>> start
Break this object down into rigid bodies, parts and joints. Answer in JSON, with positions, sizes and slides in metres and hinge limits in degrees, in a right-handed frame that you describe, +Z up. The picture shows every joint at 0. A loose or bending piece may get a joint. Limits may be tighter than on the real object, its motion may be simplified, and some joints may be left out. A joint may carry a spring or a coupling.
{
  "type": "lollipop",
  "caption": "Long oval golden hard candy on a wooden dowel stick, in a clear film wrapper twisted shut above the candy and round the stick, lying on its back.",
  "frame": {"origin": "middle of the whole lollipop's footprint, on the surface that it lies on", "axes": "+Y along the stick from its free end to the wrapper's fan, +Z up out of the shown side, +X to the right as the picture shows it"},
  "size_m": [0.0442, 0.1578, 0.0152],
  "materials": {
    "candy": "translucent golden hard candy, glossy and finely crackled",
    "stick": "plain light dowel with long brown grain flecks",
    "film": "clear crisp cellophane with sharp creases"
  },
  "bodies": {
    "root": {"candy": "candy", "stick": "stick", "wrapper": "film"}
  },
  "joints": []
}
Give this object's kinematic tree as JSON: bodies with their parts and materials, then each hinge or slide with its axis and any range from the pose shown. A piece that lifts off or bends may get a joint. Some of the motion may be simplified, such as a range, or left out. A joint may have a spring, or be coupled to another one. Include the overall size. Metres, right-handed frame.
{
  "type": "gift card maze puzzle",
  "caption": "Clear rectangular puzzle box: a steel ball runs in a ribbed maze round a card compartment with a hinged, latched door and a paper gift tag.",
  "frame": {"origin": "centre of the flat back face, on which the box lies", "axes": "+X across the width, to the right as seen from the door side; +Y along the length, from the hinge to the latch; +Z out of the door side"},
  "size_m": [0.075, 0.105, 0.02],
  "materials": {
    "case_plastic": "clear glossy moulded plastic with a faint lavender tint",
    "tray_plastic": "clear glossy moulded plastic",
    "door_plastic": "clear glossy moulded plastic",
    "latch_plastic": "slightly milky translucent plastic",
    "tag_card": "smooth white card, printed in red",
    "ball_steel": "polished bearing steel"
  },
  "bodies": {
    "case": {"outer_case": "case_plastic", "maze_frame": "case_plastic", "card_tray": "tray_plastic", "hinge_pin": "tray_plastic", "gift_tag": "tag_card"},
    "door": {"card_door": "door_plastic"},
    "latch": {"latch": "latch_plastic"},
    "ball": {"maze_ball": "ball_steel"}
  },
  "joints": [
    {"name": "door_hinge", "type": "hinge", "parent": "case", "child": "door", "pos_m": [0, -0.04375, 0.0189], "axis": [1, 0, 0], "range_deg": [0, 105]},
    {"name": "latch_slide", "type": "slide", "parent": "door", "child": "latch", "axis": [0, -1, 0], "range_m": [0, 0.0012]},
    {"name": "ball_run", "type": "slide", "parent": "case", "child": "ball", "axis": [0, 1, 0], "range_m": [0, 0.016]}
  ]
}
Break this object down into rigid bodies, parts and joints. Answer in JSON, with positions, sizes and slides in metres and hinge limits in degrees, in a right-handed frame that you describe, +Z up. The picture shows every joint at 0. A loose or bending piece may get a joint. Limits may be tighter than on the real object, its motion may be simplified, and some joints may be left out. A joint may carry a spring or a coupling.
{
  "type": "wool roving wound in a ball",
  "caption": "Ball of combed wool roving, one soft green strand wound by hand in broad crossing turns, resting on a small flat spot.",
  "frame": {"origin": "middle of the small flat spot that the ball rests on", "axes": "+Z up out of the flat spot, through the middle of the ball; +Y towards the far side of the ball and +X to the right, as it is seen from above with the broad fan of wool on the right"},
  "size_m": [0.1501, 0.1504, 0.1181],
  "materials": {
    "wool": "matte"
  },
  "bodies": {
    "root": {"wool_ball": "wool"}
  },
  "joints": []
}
>> end
Your instructions:
Output the records verbatim, from the first line to the last.

The output:
Break this object down into rigid bodies, parts and joints. Answer in JSON, with positions, sizes and slides in metres and hinge limits in degrees, in a right-handed frame that you describe, +Z up. The picture shows every joint at 0. A loose or bending piece may get a joint. Limits may be tighter than on the real object, its motion may be simplified, and some joints may be left out. A joint may carry a spring or a coupling.
{
  "type": "lollipop",
  "caption": "Long oval golden hard candy on a wooden dowel stick, in a clear film wrapper twisted shut above the candy and round the stick, lying on its back.",
  "frame": {"origin": "middle of the whole lollipop's footprint, on the surface that it lies on", "axes": "+Y along the stick from its free end to the wrapper's fan, +Z up out of the shown side, +X to the right as the picture shows it"},
  "size_m": [0.0442, 0.1578, 0.0152],
  "materials": {
    "candy": "translucent golden hard candy, glossy and finely crackled",
    "stick": "plain light dowel with long brown grain flecks",
    "film": "clear crisp cellophane with sharp creases"
  },
  "bodies": {
    "root": {"candy": "candy", "stick": "stick", "wrapper": "film"}
  },
  "joints": []
}
Give this object's kinematic tree as JSON: bodies with their parts and materials, then each hinge or slide with its axis and any range from the pose shown. A piece that lifts off or bends may get a joint. Some of the motion may be simplified, such as a range, or left out. A joint may have a spring, or be coupled to another one. Include the overall size. Metres, right-handed frame.
{
  "type": "gift card maze puzzle",
  "caption": "Clear rectangular puzzle box: a steel ball runs in a ribbed maze round a card compartment with a hinged, latched door and a paper gift tag.",
  "frame": {"origin": "centre of the flat back face, on which the box lies", "axes": "+X across the width, to the right as seen from the door side; +Y along the length, from the hinge to the latch; +Z out of the door side"},
  "size_m": [0.075, 0.105, 0.02],
  "materials": {
    "case_plastic": "clear glossy moulded plastic with a faint lavender tint",
    "tray_plastic": "clear glossy moulded plastic",
    "door_plastic": "clear glossy moulded plastic",
    "latch_plastic": "slightly milky translucent plastic",
    "tag_card": "smooth white card, printed in red",
    "ball_steel": "polished bearing steel"
  },
  "bodies": {
    "case": {"outer_case": "case_plastic", "maze_frame": "case_plastic", "card_tray": "tray_plastic", "hinge_pin": "tray_plastic", "gift_tag": "tag_card"},
    "door": {"card_door": "door_plastic"},
    "latch": {"latch": "latch_plastic"},
    "ball": {"maze_ball": "ball_steel"}
  },
  "joints": [
    {"name": "door_hinge", "type": "hinge", "parent": "case", "child": "door", "pos_m": [0, -0.04375, 0.0189], "axis": [1, 0, 0], "range_deg": [0, 105]},
    {"name": "latch_slide", "type": "slide", "parent": "door", "child": "latch", "axis": [0, -1, 0], "range_m": [0, 0.0012]},
    {"name": "ball_run", "type": "slide", "parent": "case", "child": "ball", "axis": [0, 1, 0], "range_m": [0, 0.016]}
  ]
}
Break this object down into rigid bodies, parts and joints. Answer in JSON, with positions, sizes and slides in metres and hinge limits in degrees, in a right-handed frame that you describe, +Z up. The picture shows every joint at 0. A loose or bending piece may get a joint. Limits may be tighter than on the real object, its motion may be simplified, and some joints may be left out. A joint may carry a spring or a coupling.
{
  "type": "wool roving wound in a ball",
  "caption": "Ball of combed wool roving, one soft green strand wound by hand in broad crossing turns, resting on a small flat spot.",
  "frame": {"origin": "middle of the small flat spot that the ball rests on", "axes": "+Z up out of the flat spot, through the middle of the ball; +Y towards the far side of the ball and +X to the right, as it is seen from above with the broad fan of wool on the right"},
  "size_m": [0.1501, 0.1504, 0.1181],
  "materials": {
    "wool": "matte"
  },
  "bodies": {
    "root": {"wool_ball": "wool"}
  },
  "joints": []
}